By using the DS-5 Streamline tool, the team were able to establish that Spellsouls is GPU bound, and specifically Fragment Shader bound. They also understood the importance of assessing every element of a scene to establish which element was the heaviest on the performance. In this instance it turned out to be the terrain, due to the fact that it features heavily and covers a large proportion of the scene, and also because of its visual complexity. The specific elements adding to this were tangent-space normal maps, reflections, and lighting. Realistic reflections are vital to a quality user experience so these were deemed necessary to keep. The lighting, however, was an area ripe for optimisation, and a significant saving was made simply by moving it to a lower resolution render texture. This means the time spent per light is much smaller and we can therefore add more lights at minimal cost, improving visuals. These adaptations brought us down to 21ms from the 28ms that the bloom-free scene started with, a pretty good start.

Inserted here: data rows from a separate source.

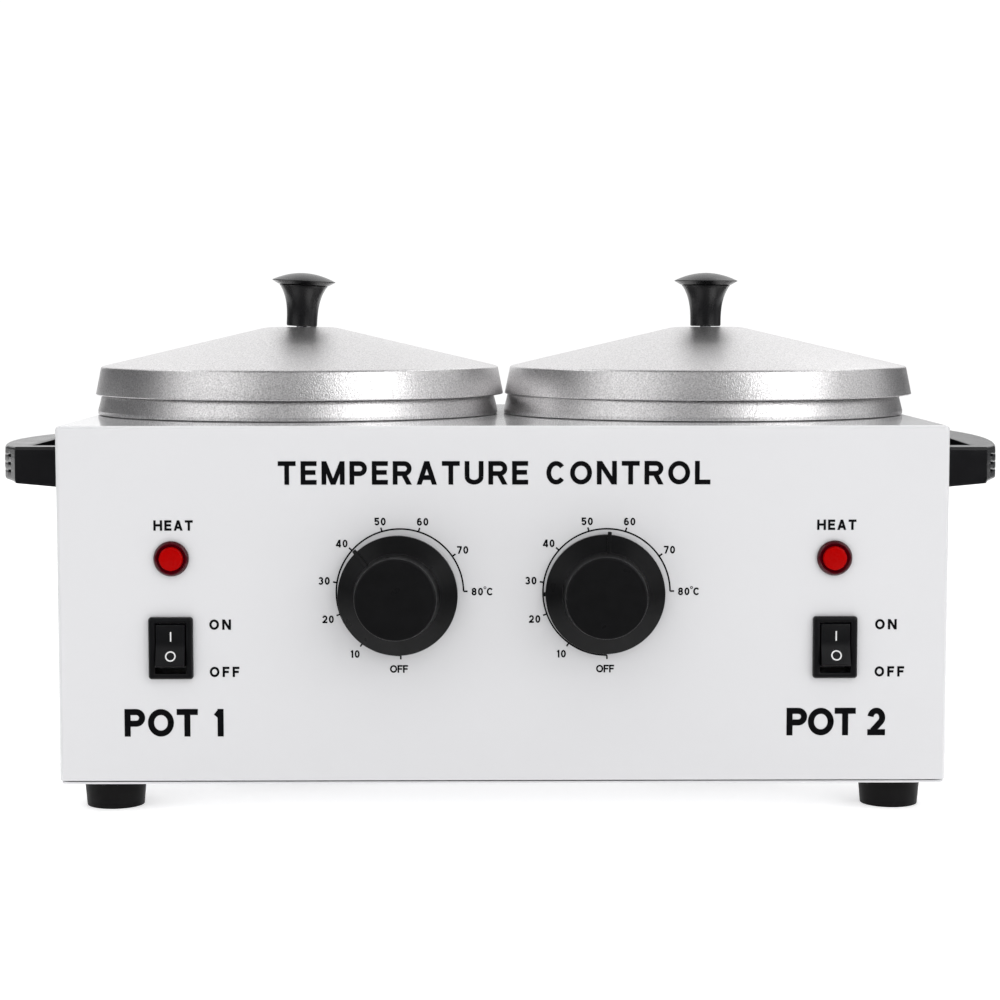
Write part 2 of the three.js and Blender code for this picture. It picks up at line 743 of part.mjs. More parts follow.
// The pointer rib lies along local X.
function dial(back) {
  const front = back + DIAL_LENGTH;
  const inside = front - 2;
  const knob = turned([
    [0, front - SHAFT_SHORT + GAP],
    [HUB_BORE, front - SHAFT_SHORT + GAP],
    [HUB_BORE, back + 3.5],
    [HUB_RADIUS, back + 3.5],
    [HUB_RADIUS, inside],
    [GRIP_FRONT_RADIUS - DIAL_WALL, inside],
    [GRIP_BASE_RADIUS - DIAL_WALL, back + 5.5],
    [SKIRT_RADIUS - DIAL_WALL, back + 1.6],
    [SKIRT_RADIUS - DIAL_WALL, back],
    [SKIRT_RADIUS, back],
    [SKIRT_RADIUS, back + 2.5],
    [GRIP_BASE_RADIUS, back + 6.8],
    [GRIP_FRONT_RADIUS, front - 0.5],
    [GRIP_FRONT_RADIUS - 0.5, front],
    [0, front],
  ], 24);
  const ribHalfWidth = 0.7;
  const rib = plate([
    [SKIRT_RADIUS - 1, back + 0.6],
    [SKIRT_RADIUS + 1, back + 0.6],
    [SKIRT_RADIUS + 1, back + 2.9],
    [SKIRT_RADIUS - 0.4, back + 3.5],
    [GRIP_BASE_RADIUS - 0.5, back + 7.7],
    [GRIP_BASE_RADIUS - 0.5, back + 6.6],
  ], -ribHalfWidth, ribHalfWidth);
  return knob.add(rib);
}

for (const { name, side, pointer, standoff } of SIDES) {
  const place = addFrame(warmer, frontFrame(side * DIAL_X, DIAL_HEIGHT));
  add(place, `thermostat_${name}`, thermostat(side), zincSteel);
  add(place, `thermostat_nut_${name}`, thermostatNut(), zincSteel);
  const turning = addFrame(place, new THREE.Group());
  turning.rotation.z = THREE.MathUtils.degToRad(pointer);
  add(turning, `thermostat_shaft_${name}`, shaft(standoff + DIAL_LENGTH), zincSteel);
  add(turning, `dial_${name}`, dial(standoff), blackPlastic);
}

// ---- Pilot lamps ----

const LAMP_HOLDER_RADIUS = 6.2;
const LAMP_HOLDER_DEPTH = 24;

function lampLens() {
  return turned([
    [0, -5],
    [LAMP_STEM_RADIUS, -5],
    [LAMP_STEM_RADIUS, GAP],
    [LAMP_RADIUS, GAP],
    [LAMP_RADIUS, 1.1],
    [LAMP_RADIUS - 0.5, 1.8],
    [4.1, 2],
    [3.9, 2.6],
    [2.4, 3.1],
    [0, 3.3],
  ], 16);
}

function lampHolder() {
  const back = -LAMP_HOLDER_DEPTH;
  const front = -SHEET - GAP;
  return turned([
    [0, back],
    [LAMP_HOLDER_RADIUS, back],
    [LAMP_HOLDER_RADIUS, front],
    [LAMP_STEM_RADIUS + GAP, front],
    [LAMP_STEM_RADIUS + GAP, -8],
    [0, -8],
  ], 16);
}

for (const { name, side } of SIDES) {
  const place = addFrame(warmer, frontFrame(side * LAMP_X, LAMP_HEIGHT));
  add(place, `lamp_lens_${name}`, lampLens(), redLens);
  add(place, `lamp_holder_${name}`, lampHolder(), whitePlastic);
}

// ---- Rocker switches ----

const SWITCH_BODY_WIDTH = 12.6;
const SWITCH_BODY_HEIGHT = 18.8;
const SWITCH_BODY_DEPTH = 20;
const SWITCH_TAB_REACH = 27;
const CAVITY_WIDTH = 10.7;
const CAVITY_HEIGHT = 17.4;
const CAVITY_DEPTH = 11;
const PIVOT_RADIUS = 1.2;

// A bar along local X at the rocker's pivot.
function pivotBar(radius, halfLength, z) {
  const matrix = new THREE.Matrix4().makeTranslation(0, 0, z);
  matrix.multiply(new THREE.Matrix4().makeRotationY(Math.PI / 2));
  return placed(bar(radius, -halfLength, halfLength, 0, 0, 12), matrix);
}

function switchHousing() {
  let body = slab(roundedRectangle(BEZEL_WIDTH, BEZEL_HEIGHT, 1), GAP, BEZEL_PROUD, 1);
  const halfX = SWITCH_BODY_WIDTH / 2;
  const halfY = SWITCH_BODY_HEIGHT / 2;
  body = body.add(block(-halfX, halfX, -halfY, halfY, -SWITCH_BODY_DEPTH, 1));
  for (const y of [-5, 5]) {
    body = body.add(block(-2.4, 2.4, y - 0.4, y + 0.4, -SWITCH_TAB_REACH, 1 - SWITCH_BODY_DEPTH));
  }
  const cavity = block(
    -CAVITY_WIDTH / 2, CAVITY_WIDTH / 2, -CAVITY_HEIGHT / 2, CAVITY_HEIGHT / 2, -CAVITY_DEPTH, PANEL_CUT);
  return body.subtract(cavity).subtract(pivotBar(PIVOT_RADIUS + GAP, PANEL_CUT, ROCKER_PIVOT));
}

// The rocker about its pivot, standing level: two flat faces that meet in a shallow V.
function rocker() {
  const half = ROCKER_HALF_HEIGHT;
  const tip = ROCKER_FACE + half * Math.tan(THREE.MathUtils.degToRad(ROCKER_TILT));
  const profile = outline([
    [tip, -half],
    [ROCKER_FACE, 0],
    [tip, half],
    [0.5, half - 0.7],
    [-4.5, 3],
    [-4.5, -3],
    [0.5, 0.7 - half],
  ]);
  const geometry = new THREE.ExtrudeGeometry(profile, { depth: ROCKER_WIDTH, bevelEnabled: false });
  geometry.translate(0, 0, -ROCKER_WIDTH / 2);
  geometry.rotateY(-Math.PI / 2);
  return solid(geometry).add(pivotBar(PIVOT_RADIUS, CAVITY_WIDTH / 2 + 0.55, 0));
}

for (const { name, side } of SIDES) {
  const place = addFrame(warmer, frontFrame(side * SWITCH_X, SWITCH_HEIGHT));
  add(place, `switch_housing_${name}`, switchHousing(), blackPlastic);
  const pivot = addFrame(place, groupAt(0, 0, ROCKER_PIVOT));
  pivot.rotation.x = THREE.MathUtils.degToRad(-ROCKER_TILT); // on: the top is pressed in
  add(pivot, `switch_rocker_${name}`, rocker(), blackPlastic);
}

// ---- Handles ----

const HANDLE_SCREW_LENGTH = 13;

// A bracket-shaped grip that stands out along local X, with both arms against the casing at X 0.
function handle() {
  const end = HANDLE_HALF_LENGTH - HANDLE_BEVEL;
  const armInside = HANDLE_HALF_LENGTH - HANDLE_ARM + HANDLE_BEVEL;
  const cornerX = 24.6 - HANDLE_BEVEL;
  const cornerY = 45;
  const bow = HANDLE_BOW - HANDLE_BEVEL;
  const gripInside = 16.8 + HANDLE_BEVEL;
  const bowStep = (bow - cornerX) / 4;
  const shape = outline([
    [0, -end],
    [HANDLE_TIP - HANDLE_BEVEL / 2, -end],
    [cornerX, -cornerY],
    [bow - bowStep, -cornerY / 2],
    [bow, 0],
    [bow - bowStep, cornerY / 2],
    [cornerX, cornerY],
    [HANDLE_TIP - HANDLE_BEVEL / 2, end],
    [0, end],
    [0, armInside],
    [gripInside - 3, armInside],
    [gripInside, armInside - 4],
    [gripInside, 4 - armInside],
    [gripInside - 3, -armInside],
    [0, -armInside],
  ]);
  const geometry = new THREE.ExtrudeGeometry(shape, {
    depth: HANDLE_HEIGHT - 2 * HANDLE_BEVEL,
    bevelEnabled: true,
    bevelThickness: HANDLE_BEVEL,
    bevelSize: HANDLE_BEVEL,
    bevelSegments: 1,
  });
  geometry.translate(0, 0, HANDLE_BEVEL);
  let grip = solid(geometry);
  const reach = HANDLE_BOW + 5;
  const length = HANDLE_HALF_LENGTH + 5;
  grip = grip.subtract(block(-reach, GAP, -length, length, -1, HANDLE_HEIGHT + 1));
  const rise = 1.4 / HANDLE_TIP; // the underside climbs a little towards the grip
  grip = grip.subtract(plate([[0, 0], [0, -3], [reach, -3], [reach, rise * reach]], -length, length));
  for (const y of [-HANDLE_SCREW_Y, HANDLE_SCREW_Y]) {
    const matrix = new THREE.Matrix4().makeTranslation(0, y, HANDLE_SCREW_Z);
    matrix.multiply(new THREE.Matrix4().makeRotationY(Math.PI / 2));
    grip = grip.subtract(placed(bar(SCREW_HOLE_RADIUS, -1, HANDLE_SCREW_LENGTH, 0, 0, 10), matrix));
  }
  return grip;
}

for (const { name, side } of SIDES) {
  const place = addFrame(warmer, groupAt(side * BODY_WIDTH / 2, 0, HANDLE_Z));
  place.rotation.z = side < 0 ? Math.PI : 0;
  add(place, `handle_${name}`, handle(), blackPlastic);
  for (const [endName, end] of [['front', -side], ['rear', side]]) {
    const fixing = addFrame(place, groupAt(-SHEET - GAP, end * HANDLE_SCREW_Y, HANDLE_SCREW_Z));
    fixing.rotation.y = Math.PI / 2;
    add(fixing, `handle_screw_${endName}_${name}`, screw(2, HANDLE_SCREW_LENGTH + SHEET, 4, 2.4), zincSteel);
  }
}

// ---- Mains inlet, terminal block and wiring ----

const PIN_WIDTH = 2;
const PIN_HEIGHT = 4;
const PIN_TAIL = 30; // behind the panel's face
const INLET_BODY_WIDTH = 27.2;
const INLET_BODY_HEIGHT = 20;
const INLET_BODY_DEPTH = 24;
const PINS = [
  { name: 'line', x: -PIN_SPACING, y: -2 },
  { name: 'neutral', x: PIN_SPACING, y: -2 },
  { name: 'earth', x: 0, y: 2 },
];

function pinBlock({ x, y }, z0, z1, grow = 0) {
  const halfX = PIN_WIDTH / 2 + grow;
  const halfY = PIN_HEIGHT / 2 + grow;
  return block(x - halfX, x + halfX, y - halfY, y + halfY, z0, z1);
}

function powerInlet() {
  const cavity = outline([
    [-12.2, -4.4],
    [-8.2, -8.4],
    [8.2, -8.4],
    [12.2, -4.4],
    [12.2, 8.4],
    [-12.2, 8.4],
  ]);
  let inlet = slab(roundedRectangle(INLET_FLANGE_WIDTH, INLET_FLANGE_HEIGHT, 2), GAP, INLET_PROUD);
  inlet = inlet.add(slab(roundedRectangle(INLET_BODY_WIDTH, INLET_BODY_HEIGHT, 1), -INLET_BODY_DEPTH, 1, 1));
  inlet = inlet.subtract(slab(cavity, -INLET_CAVITY_DEPTH, PANEL_CUT));
  for (const pin of PINS) {
    inlet = inlet.subtract(pinBlock(pin, -PIN_TAIL, 0, GAP));
  }
  return inlet;
}

const inletFrame = addFrame(warmer, backFrame(INLET_HEIGHT));
add(inletFrame, 'power_inlet', powerInlet(), blackPlastic);
for (const pin of PINS) {
  add(inletFrame, `inlet_pin_${pin.name}`, pinBlock(pin, -PIN_TAIL, -2), brass);
}

const TERMINAL_HALF_LENGTH = 17;
const TERMINAL_HALF_DEPTH = 8;
const TERMINAL_HEIGHT = 13;
const TERMINAL_Y = 25;

function terminalBlock() {
  const half = TERMINAL_HALF_LENGTH;
  const front = TERMINAL_Y - TERMINAL_HALF_DEPTH;
  const back = TERMINAL_Y + TERMINAL_HALF_DEPTH;
  const top = INSIDE_Z + TERMINAL_HEIGHT;
  let body = block(-half, half, front, back, INSIDE_Z, top);
  for (const x of [-10, 0, 10]) {
    for (const y of [-4, 4]) {
      body = body.subtract(bar(2.2, top - 6, top + 1, x, TERMINAL_Y + y, 6));
    }
  }
  return body;
}

// The loom from the terminal block, low in front of the pot, to the back of the rocker switch.
function wireLoom(side) {
  const switchBack = FRONT_Y + SWITCH_TAB_REACH + GAP;
  const switchZ = BODY_Z + SWITCH_HEIGHT;
  const path = [
    [TERMINAL_HALF_LENGTH + 2 * GAP, TERMINAL_Y, INSIDE_Z + 6],
    [TERMINAL_HALF_LENGTH + 5, TERMINAL_Y, INSIDE_Z + 6],
    [34, 0, INSIDE_Z + 4],
    [48, -35, INSIDE_Z + 4],
    [75, -58, INSIDE_Z + 6],
    [98, -62, INSIDE_Z + 15],
    [109, -54, INSIDE_Z + 30],
    [SWITCH_X, switchBack + 5, switchZ - 2],
    [SWITCH_X, switchBack, switchZ],
  ];
  return tube(path.map(([x, y, z]) => [side * x, y, z]), 2, 20, 6);
}

add(warmer, 'terminal_block', terminalBlock(), whitePlastic);
for (const { name, side } of SIDES) {
  add(warmer, `wire_loom_${name}`, wireLoom(side), wireSleeve);
}

export default warmer;
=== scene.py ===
# Looks for the double wax warmer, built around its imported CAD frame.
#
# Sizes and places are in millimetres, in the frame's own axes: X along the front panel, Y from the front
# panel to the back, Z up. They become metres where a mesh is made, because the frame and Blender use metres.

import json
import math

import bmesh
import bpy
from mathutils import Matrix, Vector


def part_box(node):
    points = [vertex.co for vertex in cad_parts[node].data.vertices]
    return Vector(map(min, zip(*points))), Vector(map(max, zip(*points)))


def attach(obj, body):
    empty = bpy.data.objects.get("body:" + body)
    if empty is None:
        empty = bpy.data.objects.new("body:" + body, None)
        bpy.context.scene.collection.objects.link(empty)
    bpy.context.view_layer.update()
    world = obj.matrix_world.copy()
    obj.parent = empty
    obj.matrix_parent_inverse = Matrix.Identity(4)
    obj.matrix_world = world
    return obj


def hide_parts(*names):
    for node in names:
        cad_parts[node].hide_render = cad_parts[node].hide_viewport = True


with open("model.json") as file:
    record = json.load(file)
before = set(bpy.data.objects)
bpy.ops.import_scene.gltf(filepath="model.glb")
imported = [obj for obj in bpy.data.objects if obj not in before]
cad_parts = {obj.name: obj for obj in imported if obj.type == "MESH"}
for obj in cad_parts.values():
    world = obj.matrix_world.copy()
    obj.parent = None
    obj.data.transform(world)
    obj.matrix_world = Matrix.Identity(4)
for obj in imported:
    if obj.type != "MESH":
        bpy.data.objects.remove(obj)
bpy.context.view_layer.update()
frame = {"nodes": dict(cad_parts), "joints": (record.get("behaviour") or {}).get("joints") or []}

MM = 0.001
GAP = 0.3  # between pieces that stand against each other
SIDES = (("left", -1), ("right", 1))
ENDS = (("front", -1), ("rear", 1))


# ---- Places from the frame ----

def box(node):
    """The lowest and highest corner of a CAD node, in millimetres."""
    low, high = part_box(node)
    return low / MM, high / MM


def middle(node):
    low, high = box(node)
    return (low + high) / 2


def joint_at(name):
    """A point on a joint's axis, in millimetres."""
    found = next(item for item in frame["joints"] if item["name"] == name)
    return tuple(value / MM for value in found["pos_m"])


def at(x, y, z=0.0):
    return Matrix.Translation((x, y, z))


SHELL_LOW, SHELL_HIGH = box("outer_shell")


def front_frame(x, z):
    """Local X to the right on the front panel, Y up, Z out towards the user."""
    return at(x, SHELL_LOW.y, z) @ Matrix.Rotation(math.pi / 2, 4, "X")


def back_frame(x, z):
    """The same on the back, seen from behind."""
    place = at(x, SHELL_HIGH.y, z) @ Matrix.Rotation(math.pi, 4, "Z")
    return place @ Matrix.Rotation(math.pi / 2, 4, "X")


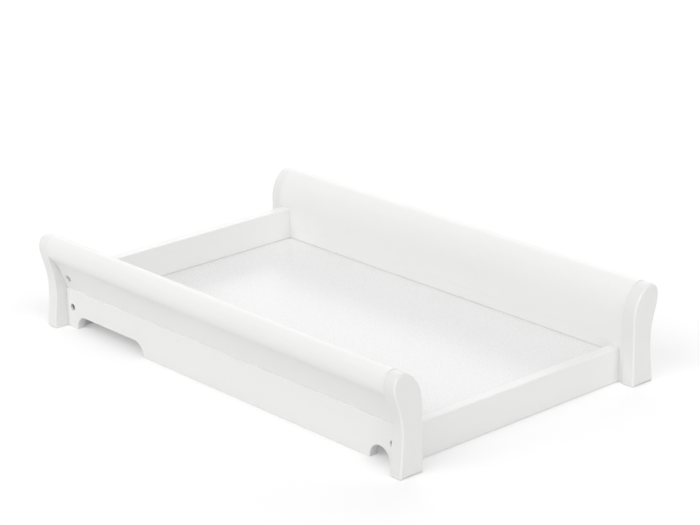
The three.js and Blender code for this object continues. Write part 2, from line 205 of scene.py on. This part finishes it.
def apron_outline():
    """The notched apron in (X, Z), counter-clockwise from its bottom corner at the head end."""
    low, high = APRON_BOX
    low = low - Vector((CLOSED, 0, 0))
    high = high + Vector((CLOSED, 0, 0))
    wide, arch, ease = WIDE_NOTCH, ARCH_NOTCH, NOTCH_EASE
    points = [Vector((low.x, low.z)), Vector((wide["from"] - ease, low.z))]
    points += corner(points[-1], (wide["from"], low.z), (wide["from"], low.z + ease))
    points += arc((wide["from"] + wide["head"], wide["top"] - wide["head"]), wide["head"], 180, 90)
    foot_middle = (wide["to"] - wide["foot"], wide["top"] - wide["foot"])
    points += arc(foot_middle, wide["foot"], 90, WIDE_NOTCH_END_DEG)
    points += corner(points[-1], (wide["to"], low.z), (wide["to"] + ease, low.z))
    arch_from, arch_to = arch["middle"] - arch["radius"], arch["middle"] + arch["radius"]
    points.append(Vector((arch_from - ease, low.z)))
    points += corner(points[-1], (arch_from, low.z), (arch_from, arch["spring"]))[:-1]
    points += arc((arch["middle"], arch["spring"]), arch["radius"], 180, 0)
    points += corner(points[-1], (arch_to, low.z), (arch_to + ease, low.z))
    points += [Vector((high.x, low.z)), Vector((high.x, high.z)), Vector((low.x, high.z))]
    return points


def rail_outline(node, inward):
    """A rail's section in (X, Z), drawn towards its inner face and then turned counter-clockwise."""
    low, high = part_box(node)
    low.z += RAIL_LIFT
    inner, outer = (high.x, low.x) if inward > 0 else (low.x, high.x)
    groove = inner - inward * GROOVE_DEPTH
    step = inward * RAIL_EDGE
    ease = inward * BOARD_EDGE
    groove_low, groove_high = BASE_BOX[0].z - GROOVE_PLAY, BASE_BOX[1].z + GROOVE_PLAY
    points = [Vector((outer + ease, low.z)), Vector((inner - ease, low.z))]
    points += corner((inner - ease, low.z), (inner, low.z), (inner, low.z + BOARD_EDGE))
    points += [Vector((inner, groove_low)), Vector((groove, groove_low))]
    points += [Vector((groove, groove_high)), Vector((inner, groove_high))]
    points.append(Vector((inner, high.z - RAIL_EDGE)))
    points += corner((inner, high.z - RAIL_EDGE), (inner, high.z), (inner - step, high.z))
    points.append(Vector((outer + step, high.z)))
    points += corner((outer + step, high.z), (outer, high.z), (outer, high.z - RAIL_EDGE))
    points.append(Vector((outer, low.z + BOARD_EDGE)))
    points += corner((outer, low.z + BOARD_EDGE), (outer, low.z), (outer + ease, low.z))[:-1]
    return points


def base_outline():
    low, high = BASE_BOX
    return [Vector(p) for p in ((low.x, low.y), (high.x, low.y), (high.x, high.y), (low.x, high.y))]


# ---------------------------------------------------------------- mesh helpers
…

Next was to reduce the terrain resolution to 720p instead of 1080p. This reduced the number of pixels by 55% and immediately reduced render time from 10ms to 5ms. This is an acceptable quality loss in the terrain because it’s purely a backdrop, it’s not the major focus of the scene and not where your eye is naturally drawn, and visual quality overall was still excellent. These comparatively simple optimisations enabled us to bring that whole frame down to the 16ms we were aiming for, enabling Nordeus to target their awesome content at a much wider range of devices and tiers than they would previously have done. This means more consumers at a greater range of price points can access the same quality gaming content, a plus for any game developer not to mention the added value it brings to the device manufacturer in being able to promise such high quality content in the mainstream.